▸ Extracted entries
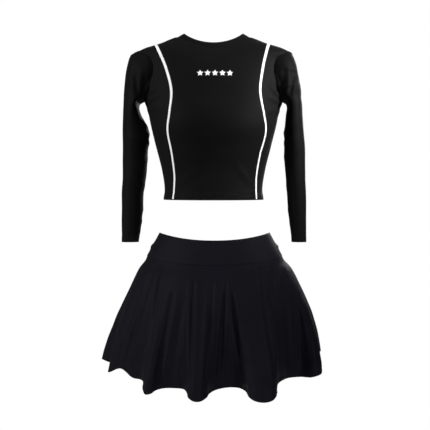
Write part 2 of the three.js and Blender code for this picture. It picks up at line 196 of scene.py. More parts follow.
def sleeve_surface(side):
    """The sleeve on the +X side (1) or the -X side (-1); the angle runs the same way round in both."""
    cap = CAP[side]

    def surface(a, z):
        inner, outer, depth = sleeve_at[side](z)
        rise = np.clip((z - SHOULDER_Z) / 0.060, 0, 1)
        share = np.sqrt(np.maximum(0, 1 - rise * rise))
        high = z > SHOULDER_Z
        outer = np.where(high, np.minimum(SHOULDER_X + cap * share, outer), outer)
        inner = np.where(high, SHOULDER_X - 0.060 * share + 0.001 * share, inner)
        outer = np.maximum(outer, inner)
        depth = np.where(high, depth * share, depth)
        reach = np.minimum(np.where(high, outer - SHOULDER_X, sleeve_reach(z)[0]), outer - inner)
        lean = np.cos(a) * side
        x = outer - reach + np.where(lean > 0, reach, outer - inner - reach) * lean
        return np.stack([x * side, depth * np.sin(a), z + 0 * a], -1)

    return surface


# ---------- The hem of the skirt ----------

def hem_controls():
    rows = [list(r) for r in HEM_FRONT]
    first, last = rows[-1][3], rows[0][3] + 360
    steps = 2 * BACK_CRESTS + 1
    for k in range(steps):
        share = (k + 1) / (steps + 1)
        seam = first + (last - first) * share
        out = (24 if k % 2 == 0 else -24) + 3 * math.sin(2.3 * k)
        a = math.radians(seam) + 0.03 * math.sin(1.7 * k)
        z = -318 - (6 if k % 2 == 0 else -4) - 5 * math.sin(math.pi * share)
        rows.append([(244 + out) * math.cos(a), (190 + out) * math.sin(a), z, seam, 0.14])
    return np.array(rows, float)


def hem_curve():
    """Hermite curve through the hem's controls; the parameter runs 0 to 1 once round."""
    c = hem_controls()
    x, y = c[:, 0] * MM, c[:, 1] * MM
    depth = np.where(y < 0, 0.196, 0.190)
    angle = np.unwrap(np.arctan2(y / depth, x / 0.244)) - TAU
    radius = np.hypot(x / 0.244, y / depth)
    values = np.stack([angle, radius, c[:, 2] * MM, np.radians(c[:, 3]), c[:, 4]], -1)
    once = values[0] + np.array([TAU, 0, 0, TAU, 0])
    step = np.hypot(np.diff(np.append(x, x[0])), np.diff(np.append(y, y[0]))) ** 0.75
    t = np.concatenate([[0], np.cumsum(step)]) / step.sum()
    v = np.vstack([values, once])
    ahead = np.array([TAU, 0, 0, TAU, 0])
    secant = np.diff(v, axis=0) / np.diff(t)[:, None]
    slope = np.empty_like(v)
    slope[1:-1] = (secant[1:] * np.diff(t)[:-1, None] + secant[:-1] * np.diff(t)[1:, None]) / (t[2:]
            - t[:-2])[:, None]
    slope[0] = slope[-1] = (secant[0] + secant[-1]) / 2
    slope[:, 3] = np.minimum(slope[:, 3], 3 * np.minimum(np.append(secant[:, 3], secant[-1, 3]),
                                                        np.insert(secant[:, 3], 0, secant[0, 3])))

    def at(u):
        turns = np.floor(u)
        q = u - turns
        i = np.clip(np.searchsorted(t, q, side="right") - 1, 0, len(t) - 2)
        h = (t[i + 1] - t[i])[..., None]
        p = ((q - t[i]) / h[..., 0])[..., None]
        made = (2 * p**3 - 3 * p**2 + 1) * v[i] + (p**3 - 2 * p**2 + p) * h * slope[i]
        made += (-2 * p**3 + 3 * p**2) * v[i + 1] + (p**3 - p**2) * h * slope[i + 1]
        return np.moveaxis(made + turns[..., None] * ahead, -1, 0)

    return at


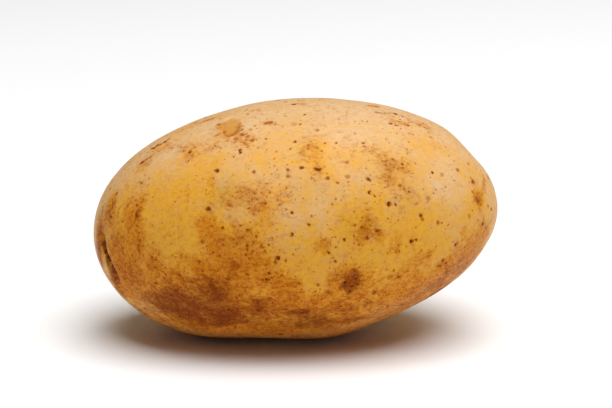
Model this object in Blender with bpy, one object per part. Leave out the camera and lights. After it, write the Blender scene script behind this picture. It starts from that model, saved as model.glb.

▸ The problem
Write out, unaltered, the lines from the opening of the listing through the line that includes "return np.array(rows, float)".

▸ Answer to the task
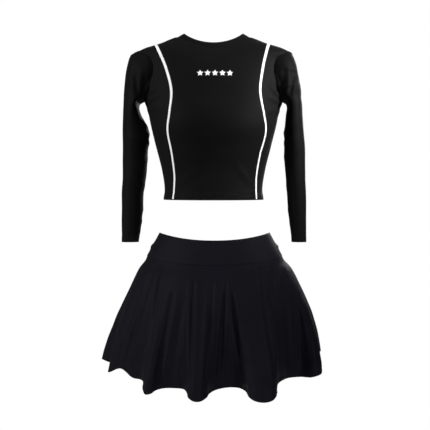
Write part 2 of the three.js and Blender code for this picture. It picks up at line 196 of scene.py. More parts follow.
def sleeve_surface(side):
    """The sleeve on the +X side (1) or the -X side (-1); the angle runs the same way round in both."""
    cap = CAP[side]

    def surface(a, z):
        inner, outer, depth = sleeve_at[side](z)
        rise = np.clip((z - SHOULDER_Z) / 0.060, 0, 1)
        share = np.sqrt(np.maximum(0, 1 - rise * rise))
        high = z > SHOULDER_Z
        outer = np.where(high, np.minimum(SHOULDER_X + cap * share, outer), outer)
        inner = np.where(high, SHOULDER_X - 0.060 * share + 0.001 * share, inner)
        outer = np.maximum(outer, inner)
        depth = np.where(high, depth * share, depth)
        reach = np.minimum(np.where(high, outer - SHOULDER_X, sleeve_reach(z)[0]), outer - inner)
        lean = np.cos(a) * side
        x = outer - reach + np.where(lean > 0, reach, outer - inner - reach) * lean
        return np.stack([x * side, depth * np.sin(a), z + 0 * a], -1)

    return surface


# ---------- The hem of the skirt ----------

def hem_controls():
    rows = [list(r) for r in HEM_FRONT]
    first, last = rows[-1][3], rows[0][3] + 360
    steps = 2 * BACK_CRESTS + 1
    for k in range(steps):
        share = (k + 1) / (steps + 1)
        seam = first + (last - first) * share
        out = (24 if k % 2 == 0 else -24) + 3 * math.sin(2.3 * k)
        a = math.radians(seam) + 0.03 * math.sin(1.7 * k)
        z = -318 - (6 if k % 2 == 0 else -4) - 5 * math.sin(math.pi * share)
        rows.append([(244 + out) * math.cos(a), (190 + out) * math.sin(a), z, seam, 0.14])
    return np.array(rows, float)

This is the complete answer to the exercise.